The study of black holes also extends beyond their astrophysical implications. Black hole research has theoretical connections to fundamental physics, including attempts to unify quantum mechanics and gravity. The development of a complete theory of quantum gravity is a monumental goal in theoretical physics, with potential implications for our understanding of the universe at both the smallest and largest scales.
As our understanding of black holes deepens, new questions and challenges arise. The connection between black holes and the broader cosmological context, including the role they play in the formation and evolution of galaxies, is an active area of investigation. The study of supermassive black holes at the centers of galaxies is closely tied to the understanding of galactic dynamics and the cosmic web of large-scale structure.
In the coming years, advancements in observational technology, including space-based telescopes and next-generation gravitational wave detectors, are expected to contribute significantly to black hole research. The continued exploration of these cosmic enigmas promises to unveil more mysteries of the universe and refine our understanding of the fundamental laws governing its existence.

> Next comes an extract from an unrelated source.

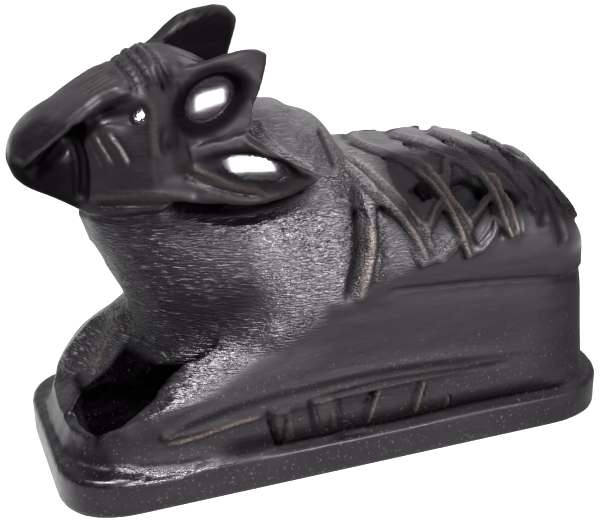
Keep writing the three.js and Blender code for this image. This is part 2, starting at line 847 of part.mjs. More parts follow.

In summary, black holes are born from the gravitational collapse of massive stars, leading to the formation of an incredibly dense region in space. Stellar-mass black holes result from the remnants of massive stars, while supermassive black holes, found at the centers of galaxies, present a more complex formation puzzle. The study of black holes involves the interplay between general relativity and quantum mechanics, with ongoing efforts to reconcile these fundamental theories.
Observational techniques, including the imaging of black holes and the detection of gravitational waves, have provided unprecedented insights into these mysterious objects. The Event Horizon Telescope’s image of the M87 black hole and gravitational wave detections from LIGO and Virgo have marked significant milestones in black hole astronomy. However, many questions remain unanswered, and the exploration of black holes continues to push the boundaries of our understanding of the cosmos.